(Data entries)

+++++

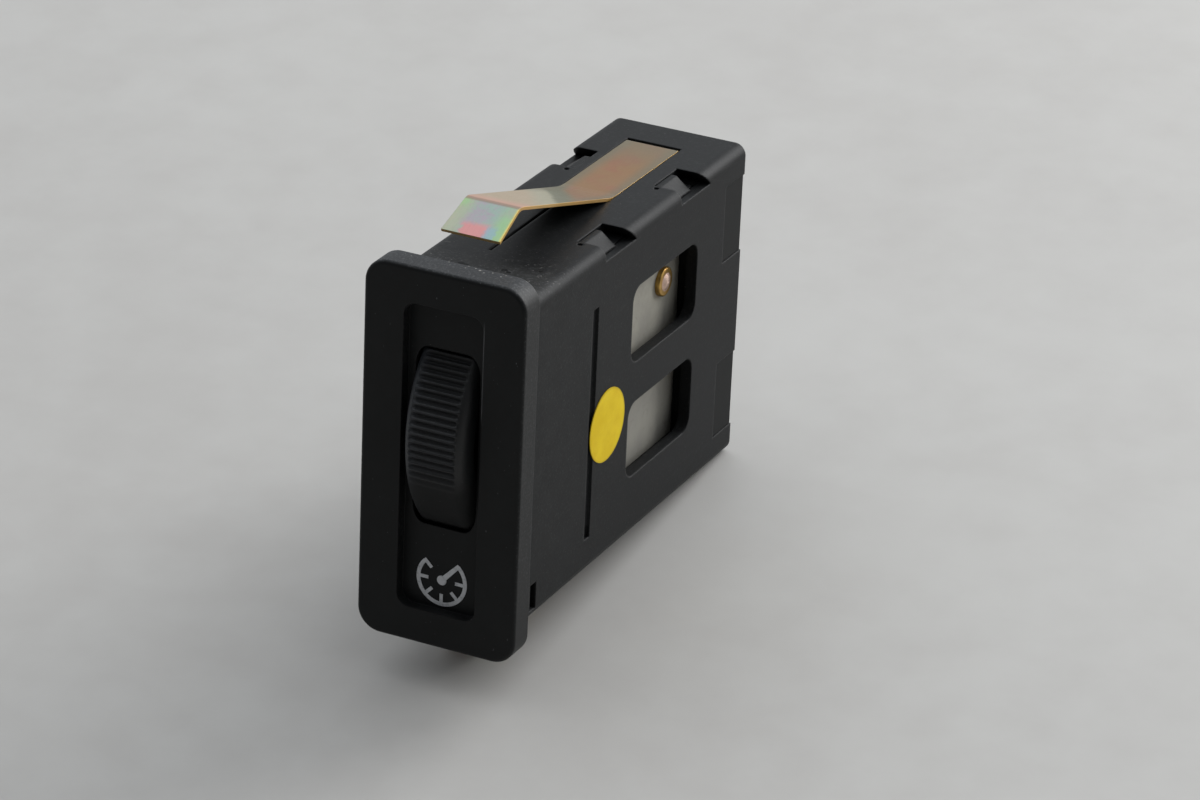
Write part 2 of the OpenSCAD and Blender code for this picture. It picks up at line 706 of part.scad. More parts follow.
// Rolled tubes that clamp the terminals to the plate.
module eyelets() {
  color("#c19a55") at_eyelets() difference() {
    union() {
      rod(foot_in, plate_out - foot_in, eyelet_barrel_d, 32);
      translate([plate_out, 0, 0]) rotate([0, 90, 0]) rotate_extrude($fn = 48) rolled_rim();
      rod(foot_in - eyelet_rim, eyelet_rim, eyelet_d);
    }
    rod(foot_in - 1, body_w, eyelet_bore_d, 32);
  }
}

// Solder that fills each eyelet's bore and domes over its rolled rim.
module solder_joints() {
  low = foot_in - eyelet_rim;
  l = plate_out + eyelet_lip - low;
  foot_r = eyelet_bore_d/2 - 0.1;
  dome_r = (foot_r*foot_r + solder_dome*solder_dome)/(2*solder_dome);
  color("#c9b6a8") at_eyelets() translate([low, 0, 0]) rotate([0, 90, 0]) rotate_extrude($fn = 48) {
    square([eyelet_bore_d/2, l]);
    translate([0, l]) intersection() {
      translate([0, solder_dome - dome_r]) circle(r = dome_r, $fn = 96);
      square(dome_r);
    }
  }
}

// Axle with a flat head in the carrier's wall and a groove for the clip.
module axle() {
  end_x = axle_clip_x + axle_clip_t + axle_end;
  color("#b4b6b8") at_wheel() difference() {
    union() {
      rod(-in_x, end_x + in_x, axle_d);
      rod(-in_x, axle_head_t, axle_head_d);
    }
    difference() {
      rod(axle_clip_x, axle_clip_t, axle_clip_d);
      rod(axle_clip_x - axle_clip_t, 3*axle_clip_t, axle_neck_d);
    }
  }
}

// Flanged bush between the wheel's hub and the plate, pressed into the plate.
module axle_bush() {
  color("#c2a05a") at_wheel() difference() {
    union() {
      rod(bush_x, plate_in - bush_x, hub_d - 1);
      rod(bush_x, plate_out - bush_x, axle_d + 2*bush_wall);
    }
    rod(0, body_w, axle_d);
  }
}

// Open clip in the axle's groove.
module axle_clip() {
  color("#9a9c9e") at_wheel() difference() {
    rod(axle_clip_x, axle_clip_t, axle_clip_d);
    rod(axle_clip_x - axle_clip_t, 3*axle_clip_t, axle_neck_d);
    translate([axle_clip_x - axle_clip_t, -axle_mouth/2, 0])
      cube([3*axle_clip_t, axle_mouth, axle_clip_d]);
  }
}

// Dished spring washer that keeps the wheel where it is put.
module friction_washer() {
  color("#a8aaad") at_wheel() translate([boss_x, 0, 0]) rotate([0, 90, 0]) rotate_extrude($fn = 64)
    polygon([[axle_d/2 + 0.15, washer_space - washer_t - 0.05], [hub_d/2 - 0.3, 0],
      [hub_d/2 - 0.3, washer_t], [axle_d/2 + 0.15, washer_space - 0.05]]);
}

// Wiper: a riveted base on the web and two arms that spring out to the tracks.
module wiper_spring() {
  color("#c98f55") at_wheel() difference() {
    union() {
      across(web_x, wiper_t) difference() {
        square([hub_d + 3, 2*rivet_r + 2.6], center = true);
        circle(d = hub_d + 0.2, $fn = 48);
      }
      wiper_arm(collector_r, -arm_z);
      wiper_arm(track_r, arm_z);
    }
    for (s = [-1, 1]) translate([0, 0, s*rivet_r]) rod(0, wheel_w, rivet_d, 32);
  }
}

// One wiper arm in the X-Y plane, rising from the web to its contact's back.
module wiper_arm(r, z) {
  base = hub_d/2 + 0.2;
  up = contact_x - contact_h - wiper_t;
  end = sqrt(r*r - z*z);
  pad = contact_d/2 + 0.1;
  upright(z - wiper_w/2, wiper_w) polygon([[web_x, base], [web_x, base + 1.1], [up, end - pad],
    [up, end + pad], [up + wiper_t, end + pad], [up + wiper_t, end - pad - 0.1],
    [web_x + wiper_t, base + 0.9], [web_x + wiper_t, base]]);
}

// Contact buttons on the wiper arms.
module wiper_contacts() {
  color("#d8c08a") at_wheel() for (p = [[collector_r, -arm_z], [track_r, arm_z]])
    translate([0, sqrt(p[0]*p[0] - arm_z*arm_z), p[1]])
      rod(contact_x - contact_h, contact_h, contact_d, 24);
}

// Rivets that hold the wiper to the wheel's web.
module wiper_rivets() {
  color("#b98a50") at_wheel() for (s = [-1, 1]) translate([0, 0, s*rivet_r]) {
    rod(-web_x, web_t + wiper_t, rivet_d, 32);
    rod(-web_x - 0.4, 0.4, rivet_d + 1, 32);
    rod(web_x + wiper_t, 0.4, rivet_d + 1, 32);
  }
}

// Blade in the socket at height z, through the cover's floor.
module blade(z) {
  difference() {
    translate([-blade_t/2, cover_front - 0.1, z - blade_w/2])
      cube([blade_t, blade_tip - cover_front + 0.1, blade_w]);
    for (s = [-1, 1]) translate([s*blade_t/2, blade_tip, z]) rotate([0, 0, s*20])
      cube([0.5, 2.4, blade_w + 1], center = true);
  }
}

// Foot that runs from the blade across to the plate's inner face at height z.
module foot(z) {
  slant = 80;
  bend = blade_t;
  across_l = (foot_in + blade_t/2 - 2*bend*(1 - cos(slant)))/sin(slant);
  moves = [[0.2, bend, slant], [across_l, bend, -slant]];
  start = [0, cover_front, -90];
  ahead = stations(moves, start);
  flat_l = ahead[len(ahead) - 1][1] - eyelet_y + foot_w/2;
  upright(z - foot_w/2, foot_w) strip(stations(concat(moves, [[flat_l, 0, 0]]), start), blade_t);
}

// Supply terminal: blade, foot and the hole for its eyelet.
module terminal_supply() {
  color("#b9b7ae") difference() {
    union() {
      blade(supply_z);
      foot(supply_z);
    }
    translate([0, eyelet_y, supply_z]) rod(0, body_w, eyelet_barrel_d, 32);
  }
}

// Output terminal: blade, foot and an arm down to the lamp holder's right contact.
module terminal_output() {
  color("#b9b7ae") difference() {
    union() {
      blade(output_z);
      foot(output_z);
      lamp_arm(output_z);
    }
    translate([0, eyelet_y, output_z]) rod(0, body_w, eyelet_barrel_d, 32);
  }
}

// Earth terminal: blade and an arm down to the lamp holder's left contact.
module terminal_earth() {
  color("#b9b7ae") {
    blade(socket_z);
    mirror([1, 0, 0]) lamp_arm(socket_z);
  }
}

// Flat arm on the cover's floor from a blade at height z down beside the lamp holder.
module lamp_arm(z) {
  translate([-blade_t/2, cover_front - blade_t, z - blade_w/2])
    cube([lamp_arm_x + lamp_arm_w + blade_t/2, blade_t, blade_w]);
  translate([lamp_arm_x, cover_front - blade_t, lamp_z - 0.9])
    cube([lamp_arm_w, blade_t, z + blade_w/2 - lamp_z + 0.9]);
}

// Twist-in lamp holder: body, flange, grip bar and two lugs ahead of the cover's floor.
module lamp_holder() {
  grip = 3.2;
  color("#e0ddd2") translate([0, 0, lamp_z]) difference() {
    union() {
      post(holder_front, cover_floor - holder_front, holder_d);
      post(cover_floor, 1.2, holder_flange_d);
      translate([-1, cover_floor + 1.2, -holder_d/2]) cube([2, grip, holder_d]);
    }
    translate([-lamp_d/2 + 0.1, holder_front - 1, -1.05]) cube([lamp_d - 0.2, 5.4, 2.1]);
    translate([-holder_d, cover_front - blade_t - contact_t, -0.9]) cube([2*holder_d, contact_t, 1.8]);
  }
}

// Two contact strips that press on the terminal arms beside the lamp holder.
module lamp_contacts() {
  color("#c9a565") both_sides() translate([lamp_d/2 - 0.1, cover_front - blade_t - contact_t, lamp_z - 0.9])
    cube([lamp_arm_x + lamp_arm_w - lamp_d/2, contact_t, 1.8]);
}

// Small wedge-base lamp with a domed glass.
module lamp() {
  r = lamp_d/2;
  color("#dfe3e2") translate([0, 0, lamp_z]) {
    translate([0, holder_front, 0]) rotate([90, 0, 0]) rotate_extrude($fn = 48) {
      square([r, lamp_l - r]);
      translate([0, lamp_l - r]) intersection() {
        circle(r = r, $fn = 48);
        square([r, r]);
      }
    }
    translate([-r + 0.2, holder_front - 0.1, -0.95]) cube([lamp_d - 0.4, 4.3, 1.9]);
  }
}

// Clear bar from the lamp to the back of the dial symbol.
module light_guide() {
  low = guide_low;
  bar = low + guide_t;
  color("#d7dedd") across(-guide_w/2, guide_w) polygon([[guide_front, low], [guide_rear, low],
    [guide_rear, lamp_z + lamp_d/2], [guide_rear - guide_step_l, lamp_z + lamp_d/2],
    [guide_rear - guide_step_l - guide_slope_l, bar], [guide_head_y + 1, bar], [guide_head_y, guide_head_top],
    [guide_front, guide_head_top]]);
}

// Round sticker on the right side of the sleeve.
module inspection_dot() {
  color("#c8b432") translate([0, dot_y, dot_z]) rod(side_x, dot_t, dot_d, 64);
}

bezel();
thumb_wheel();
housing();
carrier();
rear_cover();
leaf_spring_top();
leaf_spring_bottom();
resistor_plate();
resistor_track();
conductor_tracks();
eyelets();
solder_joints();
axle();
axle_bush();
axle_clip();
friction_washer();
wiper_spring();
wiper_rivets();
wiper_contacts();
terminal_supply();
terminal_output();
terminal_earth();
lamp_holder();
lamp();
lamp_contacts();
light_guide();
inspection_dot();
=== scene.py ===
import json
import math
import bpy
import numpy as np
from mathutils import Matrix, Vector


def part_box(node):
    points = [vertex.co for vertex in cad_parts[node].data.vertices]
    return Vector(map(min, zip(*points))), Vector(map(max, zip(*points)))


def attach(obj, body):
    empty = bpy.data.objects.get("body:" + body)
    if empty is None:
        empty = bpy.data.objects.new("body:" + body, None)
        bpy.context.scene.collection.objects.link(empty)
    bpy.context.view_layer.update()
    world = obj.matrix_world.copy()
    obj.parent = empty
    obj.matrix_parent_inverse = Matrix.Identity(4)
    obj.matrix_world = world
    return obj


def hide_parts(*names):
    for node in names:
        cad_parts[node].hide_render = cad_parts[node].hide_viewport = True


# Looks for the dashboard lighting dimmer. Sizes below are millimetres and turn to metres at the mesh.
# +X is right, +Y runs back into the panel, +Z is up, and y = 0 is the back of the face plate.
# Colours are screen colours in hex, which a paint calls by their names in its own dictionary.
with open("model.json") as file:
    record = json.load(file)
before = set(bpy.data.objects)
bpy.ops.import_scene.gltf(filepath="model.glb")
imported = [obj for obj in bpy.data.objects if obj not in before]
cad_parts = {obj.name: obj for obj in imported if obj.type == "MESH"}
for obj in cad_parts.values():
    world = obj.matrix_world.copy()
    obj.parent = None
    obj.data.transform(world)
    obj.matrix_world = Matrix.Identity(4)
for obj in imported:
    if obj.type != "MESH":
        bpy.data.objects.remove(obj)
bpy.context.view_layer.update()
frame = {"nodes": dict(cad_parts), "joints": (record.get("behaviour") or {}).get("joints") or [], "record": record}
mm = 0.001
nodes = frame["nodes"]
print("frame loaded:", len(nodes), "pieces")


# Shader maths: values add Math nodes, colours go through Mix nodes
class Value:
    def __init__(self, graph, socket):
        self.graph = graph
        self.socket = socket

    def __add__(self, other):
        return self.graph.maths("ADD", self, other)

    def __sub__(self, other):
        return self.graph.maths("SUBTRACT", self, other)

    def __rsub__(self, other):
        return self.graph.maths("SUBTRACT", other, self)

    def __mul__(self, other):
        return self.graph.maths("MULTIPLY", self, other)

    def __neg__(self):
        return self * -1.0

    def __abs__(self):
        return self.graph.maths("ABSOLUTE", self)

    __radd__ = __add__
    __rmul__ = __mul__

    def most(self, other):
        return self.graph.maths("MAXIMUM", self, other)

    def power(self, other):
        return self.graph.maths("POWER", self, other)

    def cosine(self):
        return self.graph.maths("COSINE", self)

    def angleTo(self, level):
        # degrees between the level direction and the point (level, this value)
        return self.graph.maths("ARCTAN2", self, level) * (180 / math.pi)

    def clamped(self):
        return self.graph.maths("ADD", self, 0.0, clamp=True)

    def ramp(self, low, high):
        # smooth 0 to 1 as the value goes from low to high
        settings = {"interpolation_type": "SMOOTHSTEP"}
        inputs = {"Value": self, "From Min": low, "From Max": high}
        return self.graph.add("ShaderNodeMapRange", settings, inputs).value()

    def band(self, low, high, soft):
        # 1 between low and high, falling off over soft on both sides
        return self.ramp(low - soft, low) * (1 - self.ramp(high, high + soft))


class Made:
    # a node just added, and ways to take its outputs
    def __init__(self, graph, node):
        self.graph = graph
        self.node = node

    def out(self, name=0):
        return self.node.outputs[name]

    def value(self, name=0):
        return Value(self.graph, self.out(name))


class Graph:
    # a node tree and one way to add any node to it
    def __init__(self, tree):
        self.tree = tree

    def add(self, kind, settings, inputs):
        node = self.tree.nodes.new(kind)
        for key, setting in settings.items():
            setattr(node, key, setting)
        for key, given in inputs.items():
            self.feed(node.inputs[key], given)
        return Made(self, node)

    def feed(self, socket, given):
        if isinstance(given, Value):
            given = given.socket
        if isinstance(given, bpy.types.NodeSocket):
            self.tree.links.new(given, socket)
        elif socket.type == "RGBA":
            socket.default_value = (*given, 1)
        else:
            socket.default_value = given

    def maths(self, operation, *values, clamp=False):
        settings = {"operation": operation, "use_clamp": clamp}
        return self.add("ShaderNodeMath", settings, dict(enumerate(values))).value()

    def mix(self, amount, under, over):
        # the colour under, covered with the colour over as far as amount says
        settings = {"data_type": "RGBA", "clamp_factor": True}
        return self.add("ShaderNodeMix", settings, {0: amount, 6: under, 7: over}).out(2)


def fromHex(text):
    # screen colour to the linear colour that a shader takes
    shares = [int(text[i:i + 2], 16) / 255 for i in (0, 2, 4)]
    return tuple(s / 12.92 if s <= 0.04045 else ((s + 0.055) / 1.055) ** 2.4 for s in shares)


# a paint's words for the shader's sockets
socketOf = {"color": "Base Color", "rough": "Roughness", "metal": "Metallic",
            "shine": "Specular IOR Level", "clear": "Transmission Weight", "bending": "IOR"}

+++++

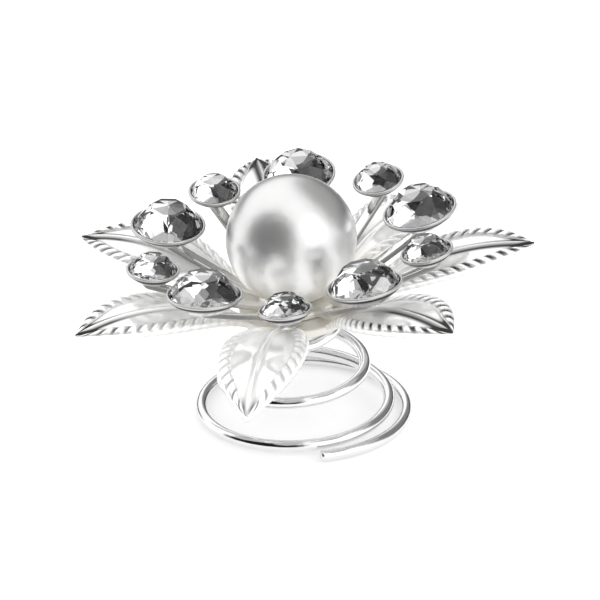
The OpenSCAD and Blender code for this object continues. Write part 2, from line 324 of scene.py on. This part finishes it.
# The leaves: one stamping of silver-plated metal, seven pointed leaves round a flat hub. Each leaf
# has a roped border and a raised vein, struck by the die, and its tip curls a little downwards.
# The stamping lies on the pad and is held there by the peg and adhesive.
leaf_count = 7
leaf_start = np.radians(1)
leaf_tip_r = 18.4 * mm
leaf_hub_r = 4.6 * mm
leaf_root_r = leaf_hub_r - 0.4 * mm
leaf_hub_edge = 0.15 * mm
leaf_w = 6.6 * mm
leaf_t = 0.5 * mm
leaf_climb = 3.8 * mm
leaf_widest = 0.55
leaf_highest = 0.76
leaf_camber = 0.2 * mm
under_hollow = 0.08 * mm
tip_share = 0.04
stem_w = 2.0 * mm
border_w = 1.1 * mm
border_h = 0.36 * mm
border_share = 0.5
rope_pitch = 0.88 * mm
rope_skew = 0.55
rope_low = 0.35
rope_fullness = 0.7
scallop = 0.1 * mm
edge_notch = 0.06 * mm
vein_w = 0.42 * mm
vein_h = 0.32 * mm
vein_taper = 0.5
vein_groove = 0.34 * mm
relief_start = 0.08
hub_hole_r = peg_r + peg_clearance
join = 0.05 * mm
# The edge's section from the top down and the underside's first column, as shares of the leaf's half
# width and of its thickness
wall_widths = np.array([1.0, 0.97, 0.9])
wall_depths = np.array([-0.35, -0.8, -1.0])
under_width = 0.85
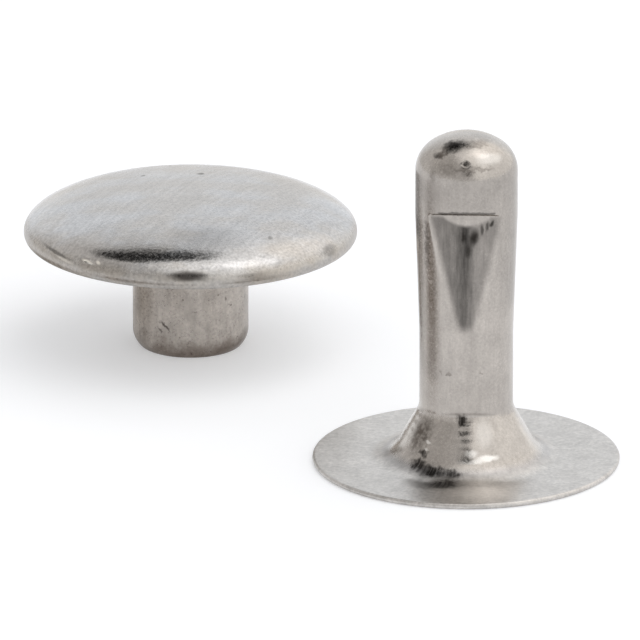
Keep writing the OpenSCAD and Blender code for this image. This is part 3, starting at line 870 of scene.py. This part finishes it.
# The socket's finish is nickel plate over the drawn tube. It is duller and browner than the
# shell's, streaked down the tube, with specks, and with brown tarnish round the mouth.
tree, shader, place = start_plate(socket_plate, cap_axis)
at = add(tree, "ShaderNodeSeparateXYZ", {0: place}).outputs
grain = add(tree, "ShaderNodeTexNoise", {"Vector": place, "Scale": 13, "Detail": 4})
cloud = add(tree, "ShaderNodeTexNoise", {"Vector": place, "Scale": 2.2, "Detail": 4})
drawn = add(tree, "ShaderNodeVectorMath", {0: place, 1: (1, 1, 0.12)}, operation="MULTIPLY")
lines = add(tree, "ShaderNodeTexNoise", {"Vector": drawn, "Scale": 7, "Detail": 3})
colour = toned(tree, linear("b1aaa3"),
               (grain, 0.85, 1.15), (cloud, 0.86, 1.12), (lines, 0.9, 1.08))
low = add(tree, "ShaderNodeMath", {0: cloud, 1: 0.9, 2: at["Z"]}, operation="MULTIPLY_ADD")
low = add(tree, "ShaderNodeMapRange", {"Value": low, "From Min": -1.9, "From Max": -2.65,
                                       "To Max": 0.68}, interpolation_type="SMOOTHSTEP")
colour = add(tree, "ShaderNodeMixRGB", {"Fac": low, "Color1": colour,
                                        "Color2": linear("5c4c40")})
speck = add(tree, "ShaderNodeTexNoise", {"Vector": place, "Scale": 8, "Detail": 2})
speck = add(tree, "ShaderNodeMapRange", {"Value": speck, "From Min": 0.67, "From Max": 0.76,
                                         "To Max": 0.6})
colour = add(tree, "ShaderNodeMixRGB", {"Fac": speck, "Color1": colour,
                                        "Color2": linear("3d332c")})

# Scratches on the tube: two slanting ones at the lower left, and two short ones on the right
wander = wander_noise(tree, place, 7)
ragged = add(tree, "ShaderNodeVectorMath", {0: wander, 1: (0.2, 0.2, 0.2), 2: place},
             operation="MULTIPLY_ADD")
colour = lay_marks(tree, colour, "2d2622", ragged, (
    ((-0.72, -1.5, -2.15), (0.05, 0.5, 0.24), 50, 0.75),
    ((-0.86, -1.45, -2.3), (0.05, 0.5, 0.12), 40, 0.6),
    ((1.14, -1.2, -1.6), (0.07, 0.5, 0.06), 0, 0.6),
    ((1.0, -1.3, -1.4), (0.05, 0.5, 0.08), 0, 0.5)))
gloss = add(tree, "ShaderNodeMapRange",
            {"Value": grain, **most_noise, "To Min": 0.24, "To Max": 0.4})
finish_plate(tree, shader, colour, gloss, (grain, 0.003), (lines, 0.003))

+++++

**WHAT THIS TASK INVOLVES**
Transcribe, exactly and without additions, the lines of the records above, beginning with the line that contains "axle_clip();" and ending with the line that contains "if empty is", both included.

**TASK OUTPUT**
axle_clip();
friction_washer();
wiper_spring();
wiper_rivets();
wiper_contacts();
terminal_supply();
terminal_output();
terminal_earth();
lamp_holder();
lamp();
lamp_contacts();
light_guide();
inspection_dot();
=== scene.py ===
import json
import math
import bpy
import numpy as np
from mathutils import Matrix, Vector


def part_box(node):
    points = [vertex.co for vertex in cad_parts[node].data.vertices]
    return Vector(map(min, zip(*points))), Vector(map(max, zip(*points)))


def attach(obj, body):
    empty = bpy.data.objects.get("body:" + body)
    if empty is None:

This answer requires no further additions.